The manual identified a range of callers, from young boys calling as a joke, to older men who were afraid of women and unable to make relationships with them.

Harry first heard about the scheme from her mother Karen Theilade who saw the system at work on her first day as a Samaritan volunteer in Wales in the 1970s.

“I was just 20 years old, and I remember my first shift,” said Karen

“The woman I was with was a lot older than me, maybe 60s or 70s, and because I was still a trainee, I was listening in to her call. And the first thing he said to her was “what are you wearing?”

“She was very matter of fact. She didn’t try to shut the conversation down, she just said 'It’s been a very hot day'.”

Karen said she was reeling with shock.

"At that age, we’re all hyper-sensitive, especially in front of older people. But I’ve since learnt that many of the women felt ashamed or embarrassed about it, which I feel sad about."

The Brenda Line was abandoned in 1987.

Many of the volunteers felt the system was encouraging and gratifying callers, rather than helping them.

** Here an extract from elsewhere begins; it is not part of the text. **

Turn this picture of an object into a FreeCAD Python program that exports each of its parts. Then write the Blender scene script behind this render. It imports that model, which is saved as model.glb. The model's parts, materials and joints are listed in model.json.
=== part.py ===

Chad Varah argued that the calls were just as important as any others although the anonymous nature of the helpline meant he was unable to prove the case. He died in 2007, after failing in a bid to revive the scheme.

Harry Mould says she’s not convinced the scheme was a success, but she remains fascinated by the Brenda Line and the Brendas who manned it.

“ It was a problematic system, whether you were a volunteer or a caller,” she said.

"But empathy was at the centre, a desire to be supportive whether that meant preventing something from happening or making callers feel less alone.

“The important thing is that these women existed and that they did this impossibly difficult, hilarious, terrible, kind thing and they are now all but forgotten."

Now thanks to Harry’s debut play for Pitlochry Festival Theatre, the story is not forgotten. And many of those who remember the Brenda Line may well be in the audience.

“When the show was first announced, the box office received a phone call from a woman who wanted to know if it was the Brenda line from the Samaritans,” says Harry.

"When the box office assistant said cautiously that it was, the woman answered 'excellent, I’m a volunteer for the Samaritans in Croydon and we’ve hired a bus so we can travel up to see the show'."

The Brenda Line is at Pitlochry Festival Theatre from August 15th to September 18th.